Judge halts first grizzly hunts in years
A federal judge on Thursday blocked grizzly bear hunts outside Yellowstone National Park two days before their start, postponing them for 14 days as he deliberates over lawsuits challenging the Trump administration’s removal of endangered species protections for the animals.
In an order issued after a hearing in Missoula, Montana, U.S. District Judge Dana Christensen said attorneys for conservation and tribal groups had demonstrated that going ahead with the hunt could cause “irreparable harm” to Yellowstone-area grizzlies.
“The threat of death to individual grizzly bears posed by the scheduled hunt is sufficient” to warrant a delay, he wrote.
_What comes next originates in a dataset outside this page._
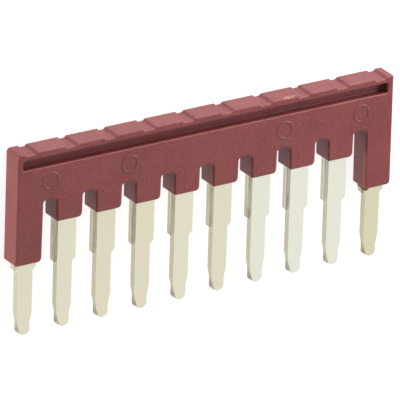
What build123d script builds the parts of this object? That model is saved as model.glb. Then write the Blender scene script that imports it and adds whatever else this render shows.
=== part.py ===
from build123d import *
import os
from math import acos, cos, radians, sin, tan

# Plug-in jumper bar: a moulded comb-shaped housing round two stamped metal combs.
# The bar lies on its back face. X runs along the bar, the pins point to -Y,
# +Z is the front face with the levering groove. All sizes are in millimetres.

# Poles
POLE_COUNT = 10
PITCH = 5.2
END_MARGIN = 1.75            # from the last pole's axis to the bar's end wall, at the press face

# Housing, with depths measured down from the press face
BAR_THICKNESS = 2.8
BODY_DEPTH = 6.22            # press face to the top of the gaps between the legs
SHORT_LEG = 2.94             # length of an inner leg below the body
LONG_LEG = 7.48              # length of the two end legs below the body
LEG_WIDTH = 3.42             # at the top of the leg
LEG_DRAFT = 0.8              # degrees, on each side wall that faces a gap
END_DRAFT = 0.25             # degrees, on the two end walls, which widen towards the feet
GAP_CORNER_RADIUS = 0.42
FOOT_LEFT_RADIUS = 0.2       # foot corners of each leg, towards the first pole
FOOT_RIGHT_RADIUS = 0.5      # and towards the last
END_LEFT_RADIUS = 0.45       # upper corner of the bar, at the first pole
END_RIGHT_RADIUS = 0.18      # and at the last
EDGE_BEVEL = 0.15            # all round the front and back outline

# Shallow dips in the press face, one over each pole. The left wall is upright and slants
# across the bar, the right one is a gentle S-curve.
DIP_DEPTH = 0.24
DIP_LEFT_BACK = 0.29         # pole's axis to the left wall, at the back face
DIP_LEFT_FRONT = 0.68        # and at the front face
DIP_RIGHT = 0.42             # pole's axis to the right end of the floor
DIP_FOOT_RADIUS = 0.34       # where the right wall leaves the floor
DIP_BROW_RADIUS = 0.36       # where it runs out into the press face

# Levering groove in the front face
GROOVE_TOP = 0.86            # its upper edge, below the press face
GROOVE_HEIGHT = 1.22
GROOVE_DEPTH = 1.08
GROOVE_END_WALL = 0.66
GROOVE_CORNER_RADIUS = 0.3
GROOVE_LIP_BEVEL = 0.1

# Ring-shaped ejector marks, raised on the front face
MARK_GAPS = (-4, -2, 2, 4)   # gaps counted from the middle one
MARK_DEPTH_DOWN = 3.93       # centre of a mark, below the press face
MARK_DIAMETER = 2.14
MARK_LINE_WIDTH = 0.16
MARK_LINE_HEIGHT = 0.05

# Metal combs: two mirrored stampings back to back
SHEET = 0.44                 # sheet thickness
PIN_REACH = 22.78            # press face to the pin tips
BLADE_WIDTH = 1.97
SHOULDER_STEP = 0.45         # extra width above the shoulder, on one side only
SHOULDER_BELOW_LEG = 0.78    # end leg's foot to the start of the shoulder
SHOULDER_DROP = 0.45
NECK_INSET = 0.25            # narrowing towards the tip, on the shoulder's side
NECK_START = 2.75            # above the tip
NECK_END = 1.6
LEAD_IN_WIDTH = 0.58         # curved lead-in, on the straight side
LEAD_IN_HEIGHT = 2.2
LEAD_IN_BULGE = 0.12         # how far its middle stands out from a straight line
LEAD_IN_BEND = 4.0
LEAD_IN_RADIUS = 0.45
TIP_RADIUS = 0.62
BEND_RADIUS = 0.35           # neck and shoulder corners
STRIP_BELOW_GROOVE = 0.55    # groove to the strip that joins the blades
STRIP_ABOVE_GAP = 0.5        # strip to the top of the gaps

# Moulding flash round the pins at the feet of the two end legs, as (distance from the
# pole's axis towards the bar's middle, drop below the foot)
FLASH_WALL = 0.05            # its skin over the metal
FLASH_SMOOTH = ((0.2, 0.12), (1.2, 0.3))
FLASH_RAGGED = ((0.45, 0.3), (0.8, 0.66), (1.12, 0.6), (1.34, 0.42))

CLOSE = 0.001                # two places nearer than this are the same

# Derived places
bar_length = (POLE_COUNT - 1) * PITCH + 2 * END_MARGIN
half_length = bar_length / 2
poles = [(index - (POLE_COUNT - 1) / 2) * PITCH for index in range(POLE_COUNT)]
press_face = PIN_REACH / 2
short_foot = BODY_DEPTH + SHORT_LEG
long_foot = BODY_DEPTH + LONG_LEG
shoulder = long_foot + SHOULDER_BELOW_LEG
mid_plane = BAR_THICKNESS / 2


def down(depth):
    """Y coordinate of a depth below the press face."""
    return press_face - depth


def drafted(length, draft):
    """How far a draft in degrees moves a side wall over a length."""
    return length * tan(radians(draft))


def end_wall(depth):
    """Distance of the two end walls from the bar's middle at a depth."""
    return half_length + drafted(depth, END_DRAFT)


def leg_corners(index):
    """Corners of one leg, which overlaps the body down to the top of the gaps."""
    at_left_end, at_right_end = index == 0, index == POLE_COUNT - 1
    foot = long_foot if at_left_end or at_right_end else short_foot
    setback = drafted(foot - BODY_DEPTH, LEG_DRAFT)
    left, right = poles[index] - LEG_WIDTH / 2, poles[index] + LEG_WIDTH / 2
    left_foot, right_foot = left + setback, right - setback
    if at_left_end:
        left, left_foot = -end_wall(BODY_DEPTH), -end_wall(foot)
    if at_right_end:
        right, right_foot = end_wall(BODY_DEPTH), end_wall(foot)
    root_level, foot_level = down(BODY_DEPTH), down(foot)
    return [(left, root_level), (left_foot, foot_level), (right_foot, foot_level), (right, root_level)]


def dip_wall():
    """The gentle wall's two arcs: run of the lower, run of the upper, and height of the lower."""
    turn = acos(1 - DIP_DEPTH / (DIP_FOOT_RADIUS + DIP_BROW_RADIUS))
    return DIP_FOOT_RADIUS * sin(turn), DIP_BROW_RADIUS * sin(turn), DIP_FOOT_RADIUS * (1 - cos(turn))


def comb_outline(step_side):
    """Flat outline of one comb, with its shoulders on the step_side (+1 or -1) of each blade."""
    strip_top = GROOVE_TOP + GROOVE_HEIGHT + STRIP_BELOW_GROOVE
    strip_bottom = BODY_DEPTH - STRIP_ABOVE_GAP
    half = BLADE_WIDTH / 2
    bulge = -half + LEAD_IN_WIDTH / 2 - LEAD_IN_BULGE
    blade = [
        ((-half, strip_top), 0),
        ((-half, PIN_REACH - LEAD_IN_HEIGHT), LEAD_IN_BEND),
        ((bulge, PIN_REACH - LEAD_IN_HEIGHT / 2), LEAD_IN_BEND),
        ((-half + LEAD_IN_WIDTH, PIN_REACH), LEAD_IN_RADIUS),
        ((half - NECK_INSET, PIN_REACH), TIP_RADIUS),
        ((half - NECK_INSET, PIN_REACH - NECK_END), BEND_RADIUS),
        ((half, PIN_REACH - NECK_START), BEND_RADIUS),
        ((half, shoulder + SHOULDER_DROP), BEND_RADIUS / 2),
        ((half + SHOULDER_STEP, shoulder), BEND_RADIUS / 2),
        ((half + SHOULDER_STEP, strip_top), 0),
    ]
    with BuildSketch() as outline:
        with Locations((0, down((strip_top + strip_bottom) / 2))):
            Rectangle(poles[-1] - poles[0], strip_bottom - strip_top)
        for pole in poles:
            with BuildLine():
                FilletPolyline(
                    *[(pole + step_side * across, down(depth)) for (across, depth), _ in blade],
                    radius=[radius for _, radius in blade],
                    close=True,
                )
            make_face()
    return outline.sketch


def flash_corners(pole, inward, tips):
    """Corners of the flash under one end leg; inward (+1 or -1) points to the bar's middle."""
    reach = BLADE_WIDTH / 2 + SHOULDER_STEP + FLASH_WALL
    root = long_foot - FOOT_RIGHT_RADIUS
    first, last = tips[0], tips[-1]
    outline = [(first[0], root), *[(across, long_foot + drop) for across, drop in tips]]
    outline += [(reach, long_foot + last[1] / 2), (reach, root)]
    return [(pole + inward * across, down(depth)) for across, depth in outline]


# Two combs meet face to face in the middle of the bar's thickness
with BuildPart() as rear_comb:
    with BuildSketch(Plane.XY.offset(mid_plane - SHEET)):
        add(comb_outline(step_side=-1))
    extrude(amount=SHEET)

with BuildPart() as front_comb:
    with BuildSketch(Plane.XY.offset(mid_plane)):
        add(comb_outline(step_side=1))
    extrude(amount=SHEET)

with BuildPart() as housing:
    with BuildSketch() as outline:
        top, bottom = end_wall(0), end_wall(BODY_DEPTH)
        body = [(-top, 0), (top, 0), (bottom, BODY_DEPTH), (-bottom, BODY_DEPTH)]
        Polygon(*[(across, down(depth)) for across, depth in body], align=None)
        for index in range(POLE_COUNT):
            Polygon(*leg_corners(index), align=None)

        # Corners at each level alternate between the left and the right side of a leg
        for depth, left_radius, right_radius in (
            (0, END_LEFT_RADIUS, END_RIGHT_RADIUS),
            (BODY_DEPTH, GAP_CORNER_RADIUS, GAP_CORNER_RADIUS),
            (short_foot, FOOT_LEFT_RADIUS, FOOT_RIGHT_RADIUS),
            (long_foot, FOOT_LEFT_RADIUS, FOOT_RIGHT_RADIUS),
        ):
            level = down(depth)
            for first, radius in ((0, left_radius), (1, right_radius)):
                at_level = outline.vertices().filter_by(lambda corner: abs(corner.Y - level) < CLOSE)
                fillet(at_level.sort_by(Axis.X)[first::2], radius)

    extrude(amount=BAR_THICKNESS)

    # Dips, and the wedges that slant their left walls
    foot_run, brow_run, rise = dip_wall()
    with BuildSketch():
        for pole in poles:
            corner = (pole - DIP_LEFT_BACK, down(DIP_DEPTH))
            floor_end = (pole + DIP_RIGHT, down(DIP_DEPTH))
            joint = (floor_end[0] + foot_run, down(DIP_DEPTH - rise))
            brow = (joint[0] + brow_run, down(0))
            with BuildLine():
                TangentArc(floor_end, joint, tangent=(1, 0))
                TangentArc(brow, joint, tangent=(-1, 0))
                Polyline(brow, (corner[0], down(0)), corner, floor_end)
            make_face()
    extrude(amount=BAR_THICKNESS, mode=Mode.SUBTRACT)
    with BuildSketch(Plane.XZ.offset(-press_face)):
        for pole in poles:
            back, front = pole - DIP_LEFT_BACK, pole - DIP_LEFT_FRONT
            Polygon((back, 0), (back, BAR_THICKNESS), (front, BAR_THICKNESS), align=None)
    extrude(amount=DIP_DEPTH, mode=Mode.SUBTRACT)
    chamfer(housing.faces().filter_by(Axis.Z).edges(), EDGE_BEVEL)

    # Levering groove, with a softened mouth
    front_face = Plane.XY.offset(BAR_THICKNESS)
    with BuildSketch(front_face):
        with Locations((0, down(GROOVE_TOP + GROOVE_HEIGHT / 2))):
            RectangleRounded(bar_length - 2 * GROOVE_END_WALL, GROOVE_HEIGHT, GROOVE_CORNER_RADIUS)
    extrude(amount=-GROOVE_DEPTH, mode=Mode.SUBTRACT)
    chamfer(housing.faces().sort_by(Axis.Z)[-1].inner_wires().edges(), GROOVE_LIP_BEVEL)

    # Ejector marks
    with BuildSketch(front_face):
        with Locations(*[(gap * PITCH, down(MARK_DEPTH_DOWN)) for gap in MARK_GAPS]):
            Circle(MARK_DIAMETER / 2)
            Circle(MARK_DIAMETER / 2 - MARK_LINE_WIDTH, mode=Mode.SUBTRACT)
    extrude(amount=MARK_LINE_HEIGHT)

    # Flash on the inner side of the end pins
    with BuildSketch(Plane.XY.offset(mid_plane)):
        Polygon(*flash_corners(poles[0], 1, FLASH_SMOOTH), align=None)
        Polygon(*flash_corners(poles[-1], -1, FLASH_RAGGED), align=None)
    extrude(amount=SHEET + FLASH_WALL, both=True)

    # The metal is moulded in, so its seat is the combs' own shape
    add(rear_comb.part, mode=Mode.SUBTRACT)
    add(front_comb.part, mode=Mode.SUBTRACT)

os.makedirs("parts", exist_ok=True)
for name, piece in (("housing", housing), ("front_comb", front_comb), ("rear_comb", rear_comb)):
    piece.part.label = name
    export_step(piece.part, f"parts/{name}.step")
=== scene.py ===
"""Looks of a ten-pole plug-in jumper bar that lies on its back on a pale floor.

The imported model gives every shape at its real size. This file dresses it: dusty red moulded
polyamide on the comb-shaped housing, matt tin plate on the two stamped combs, a soft studio
and the camera of the photograph.
"""
import logging
import math
from dataclasses import dataclass
from enum import Enum

import bpy
from mathutils import Matrix, Vector


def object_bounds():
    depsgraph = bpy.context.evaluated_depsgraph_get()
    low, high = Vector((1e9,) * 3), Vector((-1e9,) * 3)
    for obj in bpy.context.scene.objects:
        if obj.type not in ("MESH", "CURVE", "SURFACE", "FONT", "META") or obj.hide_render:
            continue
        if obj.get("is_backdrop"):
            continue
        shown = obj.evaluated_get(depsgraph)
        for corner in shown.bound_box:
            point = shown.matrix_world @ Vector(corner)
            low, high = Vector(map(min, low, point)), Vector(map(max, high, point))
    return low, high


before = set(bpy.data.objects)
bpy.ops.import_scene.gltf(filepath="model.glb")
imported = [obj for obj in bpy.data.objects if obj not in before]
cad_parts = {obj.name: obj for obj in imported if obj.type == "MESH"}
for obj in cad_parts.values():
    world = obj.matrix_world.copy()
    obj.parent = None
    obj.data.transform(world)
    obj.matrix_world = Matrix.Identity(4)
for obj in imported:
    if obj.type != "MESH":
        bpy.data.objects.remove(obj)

log = logging.getLogger("jumper_bar")

MM = 0.001
PHOTO_PX = 400


class Node(Enum):
    """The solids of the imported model."""

    HOUSING = "housing"
    FRONT_COMB = "front_comb"
    REAR_COMB = "rear_comb"


def linear(hex_colour: str) -> tuple[float, float, float, float]:
    """Turns an sRGB hex colour into linear RGBA.

    Args:
        hex_colour: Six hex digits with a leading hash.

    Returns:
        Red, green, blue and an alpha of 1, as shader sockets take them.
    """
    channels = [int(hex_colour[place:place + 2], 16) / 255 for place in (1, 3, 5)]
    # the standard's own curve, straight near black
    toned = [c / 12.92 if c <= 0.04045 else ((c + 0.055) / 1.055) ** 2.4 for c in channels]
    return (*toned, 1.0)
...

The order amounted to a temporary reprieve for as many as 23 Yellowstone-area bears that could be killed in the first grizzly hunts in the Lower 48 in more than four decades. The majority are to be hunted outside Yellowstone and Grand Teton National Parks in Wyoming, which approved the killing of up to 22 bears; Idaho set its quota at one male grizzly.
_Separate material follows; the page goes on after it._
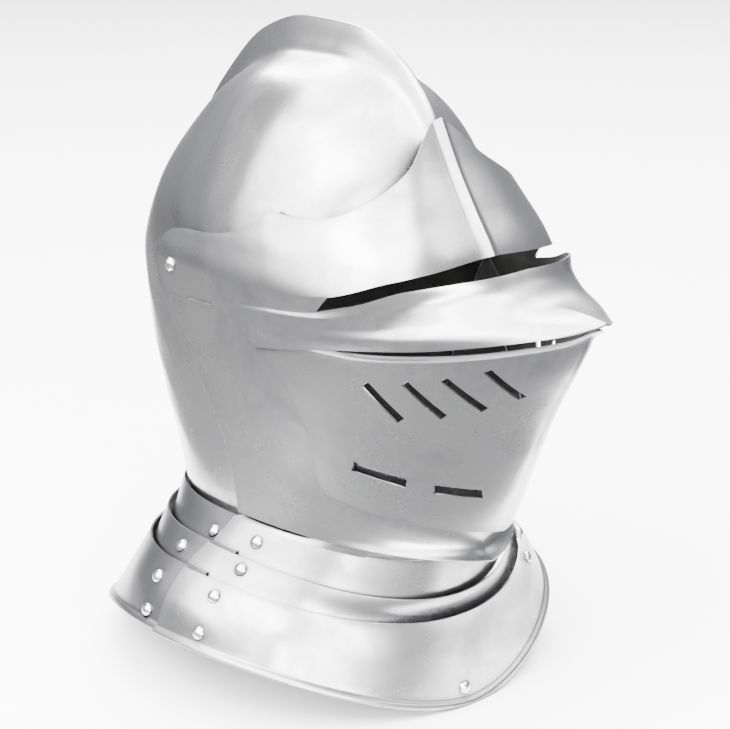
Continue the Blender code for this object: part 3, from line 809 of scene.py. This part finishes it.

“It’s a great relief for us but also for all the people for whom these grizzly bears really are irreplaceable,” said Tim Preso, an attorney for Earthjustice, which represents several parties in one of a half-dozen lawsuits.
The federal government removed protections from grizzlies in the Greater Yellowstone Ecosystem in 2017, following what Secretary of the Interior Ryan Zinke called “one of America’s great conservation successes, the culmination of decades of hard work.”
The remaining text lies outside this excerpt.